● WHAT TO DO: State how many lines of the entries hold the string "materials". Reply with the number alone.

● DATA FOR THIS TASK:

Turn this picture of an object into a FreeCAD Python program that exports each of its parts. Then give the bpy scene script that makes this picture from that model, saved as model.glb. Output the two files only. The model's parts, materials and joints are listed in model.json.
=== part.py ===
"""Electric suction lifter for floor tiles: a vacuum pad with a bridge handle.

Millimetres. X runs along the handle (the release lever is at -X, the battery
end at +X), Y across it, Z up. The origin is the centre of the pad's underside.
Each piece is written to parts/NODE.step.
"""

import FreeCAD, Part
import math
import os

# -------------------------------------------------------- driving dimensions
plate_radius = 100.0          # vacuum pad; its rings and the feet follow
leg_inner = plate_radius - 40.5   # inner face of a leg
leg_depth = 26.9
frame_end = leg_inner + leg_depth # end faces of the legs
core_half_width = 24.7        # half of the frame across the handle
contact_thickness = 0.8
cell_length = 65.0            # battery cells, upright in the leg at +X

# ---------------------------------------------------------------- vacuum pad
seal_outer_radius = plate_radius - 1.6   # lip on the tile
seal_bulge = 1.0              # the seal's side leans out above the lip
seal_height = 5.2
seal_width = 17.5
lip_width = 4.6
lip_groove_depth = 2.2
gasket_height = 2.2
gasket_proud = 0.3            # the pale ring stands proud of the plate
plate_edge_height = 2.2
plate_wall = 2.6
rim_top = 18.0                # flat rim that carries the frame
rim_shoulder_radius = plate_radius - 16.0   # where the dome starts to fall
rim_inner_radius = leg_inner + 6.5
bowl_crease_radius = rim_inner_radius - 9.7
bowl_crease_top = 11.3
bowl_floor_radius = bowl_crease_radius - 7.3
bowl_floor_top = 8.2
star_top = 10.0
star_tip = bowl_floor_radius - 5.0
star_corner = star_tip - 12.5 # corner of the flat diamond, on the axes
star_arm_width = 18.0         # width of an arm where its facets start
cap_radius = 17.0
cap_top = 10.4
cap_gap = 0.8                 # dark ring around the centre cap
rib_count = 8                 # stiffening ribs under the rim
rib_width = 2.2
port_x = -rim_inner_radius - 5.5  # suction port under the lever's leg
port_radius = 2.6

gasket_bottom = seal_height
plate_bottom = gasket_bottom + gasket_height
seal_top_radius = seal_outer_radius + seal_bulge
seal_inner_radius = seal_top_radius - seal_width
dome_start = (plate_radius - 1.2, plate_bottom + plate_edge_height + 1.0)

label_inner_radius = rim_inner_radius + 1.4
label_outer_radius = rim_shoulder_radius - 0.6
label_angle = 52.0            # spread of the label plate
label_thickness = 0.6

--

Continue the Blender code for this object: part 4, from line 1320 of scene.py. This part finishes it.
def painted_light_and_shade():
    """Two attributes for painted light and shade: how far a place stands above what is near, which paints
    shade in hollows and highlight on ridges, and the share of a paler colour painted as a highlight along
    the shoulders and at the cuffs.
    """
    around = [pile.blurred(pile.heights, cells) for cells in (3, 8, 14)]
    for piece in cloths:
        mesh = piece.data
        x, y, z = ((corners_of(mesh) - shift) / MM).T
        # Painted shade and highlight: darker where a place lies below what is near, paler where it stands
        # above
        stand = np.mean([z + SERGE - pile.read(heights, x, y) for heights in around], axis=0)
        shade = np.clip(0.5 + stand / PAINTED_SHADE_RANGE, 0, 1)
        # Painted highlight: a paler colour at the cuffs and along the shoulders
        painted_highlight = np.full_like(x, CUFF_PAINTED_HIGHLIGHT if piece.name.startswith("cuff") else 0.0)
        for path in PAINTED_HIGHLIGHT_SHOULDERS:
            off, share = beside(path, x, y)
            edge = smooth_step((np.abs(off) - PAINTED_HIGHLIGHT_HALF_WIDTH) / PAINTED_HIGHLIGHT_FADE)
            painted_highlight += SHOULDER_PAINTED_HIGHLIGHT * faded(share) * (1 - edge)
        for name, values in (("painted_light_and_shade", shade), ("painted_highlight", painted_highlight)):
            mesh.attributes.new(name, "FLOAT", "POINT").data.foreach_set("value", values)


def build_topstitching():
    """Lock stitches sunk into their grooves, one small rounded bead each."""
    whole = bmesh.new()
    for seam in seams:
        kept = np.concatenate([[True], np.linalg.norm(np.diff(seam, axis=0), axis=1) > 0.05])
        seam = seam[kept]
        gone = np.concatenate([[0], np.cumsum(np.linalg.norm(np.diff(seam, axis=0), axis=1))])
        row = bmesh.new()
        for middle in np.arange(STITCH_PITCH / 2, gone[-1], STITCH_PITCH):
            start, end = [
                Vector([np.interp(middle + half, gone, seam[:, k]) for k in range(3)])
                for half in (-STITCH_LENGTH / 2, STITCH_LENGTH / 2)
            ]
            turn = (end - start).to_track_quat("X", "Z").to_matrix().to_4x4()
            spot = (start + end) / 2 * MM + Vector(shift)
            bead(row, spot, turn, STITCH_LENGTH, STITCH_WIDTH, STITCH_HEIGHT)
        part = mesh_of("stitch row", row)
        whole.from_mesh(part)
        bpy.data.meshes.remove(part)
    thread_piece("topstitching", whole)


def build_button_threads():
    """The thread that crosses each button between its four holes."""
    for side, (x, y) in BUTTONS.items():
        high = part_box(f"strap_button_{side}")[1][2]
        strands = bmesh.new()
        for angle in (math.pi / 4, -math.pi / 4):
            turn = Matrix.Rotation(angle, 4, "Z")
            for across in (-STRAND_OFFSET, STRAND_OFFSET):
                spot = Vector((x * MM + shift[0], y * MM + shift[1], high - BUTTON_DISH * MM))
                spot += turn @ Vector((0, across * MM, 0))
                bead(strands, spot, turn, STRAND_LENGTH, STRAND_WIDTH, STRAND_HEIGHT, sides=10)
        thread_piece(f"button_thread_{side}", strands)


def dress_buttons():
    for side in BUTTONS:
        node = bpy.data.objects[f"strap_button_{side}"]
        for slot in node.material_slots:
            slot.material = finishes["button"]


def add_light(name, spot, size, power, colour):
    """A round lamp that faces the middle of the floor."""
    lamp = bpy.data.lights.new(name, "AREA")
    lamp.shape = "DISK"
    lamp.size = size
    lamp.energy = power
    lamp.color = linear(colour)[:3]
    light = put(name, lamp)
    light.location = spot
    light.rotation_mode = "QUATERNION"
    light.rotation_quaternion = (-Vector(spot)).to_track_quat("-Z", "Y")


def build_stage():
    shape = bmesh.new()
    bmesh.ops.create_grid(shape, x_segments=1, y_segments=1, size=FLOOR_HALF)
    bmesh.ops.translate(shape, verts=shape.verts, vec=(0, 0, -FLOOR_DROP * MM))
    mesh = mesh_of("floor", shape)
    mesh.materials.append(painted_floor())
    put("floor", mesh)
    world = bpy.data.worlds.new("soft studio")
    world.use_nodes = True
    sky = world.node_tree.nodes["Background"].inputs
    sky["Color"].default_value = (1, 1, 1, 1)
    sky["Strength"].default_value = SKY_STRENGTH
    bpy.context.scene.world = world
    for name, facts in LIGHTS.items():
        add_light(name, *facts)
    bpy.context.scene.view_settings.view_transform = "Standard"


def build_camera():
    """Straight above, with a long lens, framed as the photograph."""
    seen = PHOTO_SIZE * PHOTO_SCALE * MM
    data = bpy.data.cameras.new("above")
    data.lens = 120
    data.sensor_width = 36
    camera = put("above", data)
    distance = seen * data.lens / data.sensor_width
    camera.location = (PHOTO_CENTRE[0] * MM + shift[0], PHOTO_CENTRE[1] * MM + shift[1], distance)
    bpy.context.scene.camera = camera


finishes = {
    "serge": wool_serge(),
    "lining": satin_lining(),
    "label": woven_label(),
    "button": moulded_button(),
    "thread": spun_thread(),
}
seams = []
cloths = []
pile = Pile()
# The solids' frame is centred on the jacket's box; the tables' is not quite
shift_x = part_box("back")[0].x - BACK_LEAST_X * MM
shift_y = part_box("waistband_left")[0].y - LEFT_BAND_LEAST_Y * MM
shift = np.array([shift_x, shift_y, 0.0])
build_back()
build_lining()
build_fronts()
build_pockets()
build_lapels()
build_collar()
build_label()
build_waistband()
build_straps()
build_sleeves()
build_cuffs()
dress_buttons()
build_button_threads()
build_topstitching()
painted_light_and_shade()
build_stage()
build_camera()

● ANSWER IN FULL: 2